An Improved Continuum Approach for Unconsolidated Formations on the Field Scale
Bailong Liu, Takatoshi Ito- Geotechnical Engineering and Engineering Geology
- Energy Engineering and Power Technology
Summary
With the development of unconventional resources, such as oil sands and methane hydrate reservoirs, the importance of the mechanical performance model for underground unconsolidated rocks has increased significantly. The commonly used numerical approach for unconsolidated rocks is the discrete-element method (DEM). However, the extensive calculations required by the DEM make it inadequate for simulating unconsolidated rock behavior on a field scale. An alternative is the continuum approach, used to simulate the behavior of unconsolidated rocks on the field scale. In previous continuum approaches, unconsolidated rocks have been modeled as a visco-plastic fluid (i.e., Bingham fluid). The continuum approach based on visco-plastic fluid uses pressure (scalar) to describe the stress state of the particles. However, this approach does not account for the difference between the maximum and minimum principal stresses of the in-situ stress field when simulating the mechanical performance of unconsolidated rocks. Here, we developed an improved continuum approach for unconsolidated rocks and used the finite-element method as a numerical approach.

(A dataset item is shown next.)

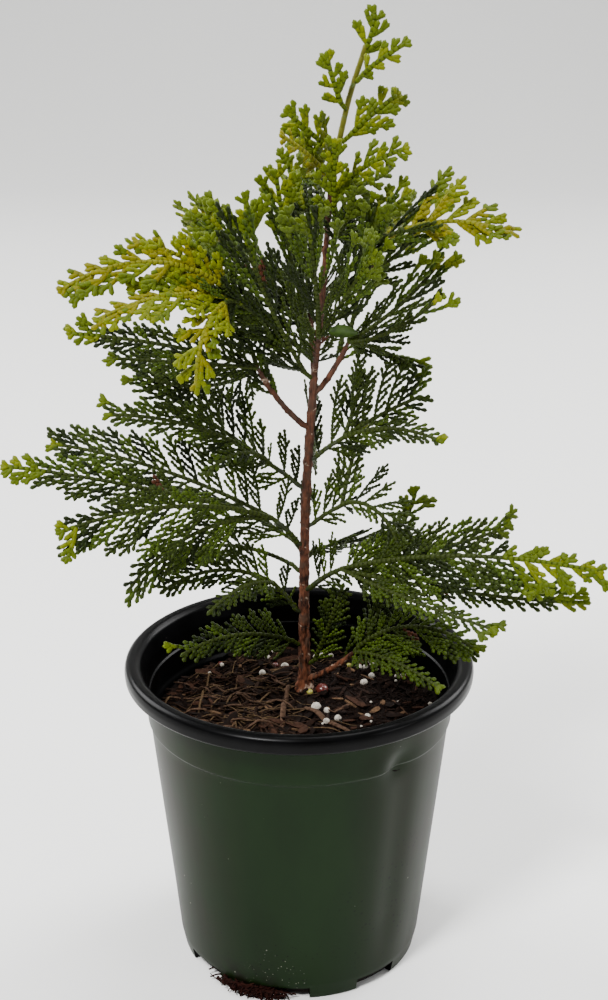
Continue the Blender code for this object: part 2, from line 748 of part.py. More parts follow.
def foliage(solids, tips):
    """Every mass: all midribs first, then the side sprays between them."""
    twigs = {}
    for name in MASSES:
        others = list(solids)
        for stem, collection, _ in twigs.values():
            others += [tree_of(piece) for piece in [stem, *collection.objects]]
        twigs[name] = midribs(name, tips, others)
    blades = {}
    for name, (stem, collection, paths) in twigs.items():
        others = list(solids)
        for other, (other_stem, other_twigs, _) in twigs.items():
            if other != name:
                others += [tree_of(piece) for piece in [other_stem, *other_twigs.objects]]
        side_blades(name, collection, paths, others)
        blades[name] = (stem, collection)
    for stem, collection in blades.values():
        fuse(stem, collection)


def build():
    clear_scene()
    limbs = [pot(), soil(), trunk()]
    tips = {}
    for name in BOUGHS:
        made, tip, direction = bough(name)
        limbs.append(made)
        tips[name] = (tip, direction)
    top = trunk_point(1.0)
    tips["leader"] = (top, (top - trunk_point(0.97)).normalized())
    foliage([tree_of(made) for made in limbs], tips)


build()
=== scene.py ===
import json
import math
import random
from collections import defaultdict, namedtuple

import bmesh
import bpy
from mathutils import Matrix, Vector, noise

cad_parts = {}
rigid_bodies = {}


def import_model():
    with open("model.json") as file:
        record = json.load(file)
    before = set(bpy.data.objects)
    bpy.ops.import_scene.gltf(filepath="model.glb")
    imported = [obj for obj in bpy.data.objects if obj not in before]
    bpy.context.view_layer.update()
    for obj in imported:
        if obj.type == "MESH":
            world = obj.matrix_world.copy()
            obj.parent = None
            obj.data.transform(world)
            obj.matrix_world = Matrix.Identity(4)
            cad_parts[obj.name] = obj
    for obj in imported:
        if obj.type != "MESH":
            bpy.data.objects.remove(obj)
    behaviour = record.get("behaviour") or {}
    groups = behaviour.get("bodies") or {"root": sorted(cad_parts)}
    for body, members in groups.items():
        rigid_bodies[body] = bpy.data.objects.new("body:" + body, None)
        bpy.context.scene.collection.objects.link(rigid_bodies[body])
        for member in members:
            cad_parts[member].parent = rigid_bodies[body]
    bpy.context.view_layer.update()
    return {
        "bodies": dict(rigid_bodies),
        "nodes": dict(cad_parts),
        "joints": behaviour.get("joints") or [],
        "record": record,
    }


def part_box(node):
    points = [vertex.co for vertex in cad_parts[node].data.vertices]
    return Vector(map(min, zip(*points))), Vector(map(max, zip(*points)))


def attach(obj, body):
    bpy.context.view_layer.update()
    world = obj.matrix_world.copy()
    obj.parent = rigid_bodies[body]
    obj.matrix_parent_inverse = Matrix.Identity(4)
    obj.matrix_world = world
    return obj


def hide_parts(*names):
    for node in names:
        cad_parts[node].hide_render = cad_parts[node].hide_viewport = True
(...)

Our improved model can consider the difference between the maximum and minimum principal stresses of the in-situ stress field and the pore pressure of the unconsolidated formation. We validated our numerical model with the angle of repose test, a benchmark problem for unconsolidated rocks. The validation results confirm the accuracy of our unconsolidated model. For the coupled model between the unconsolidated model and the flow model, we used an analytical solution to verify its reliability. Unconsolidated rock performances in an unconsolidated reservoir with fluid injection have been investigated based on our coupled model. The simulation results show that injection can activate the movement of unconsolidated rock particles, leading to changes in the distribution of effective stress and permeability. Our model has the potential to address large-scale unconsolidated rock issues and contribute to energy extraction.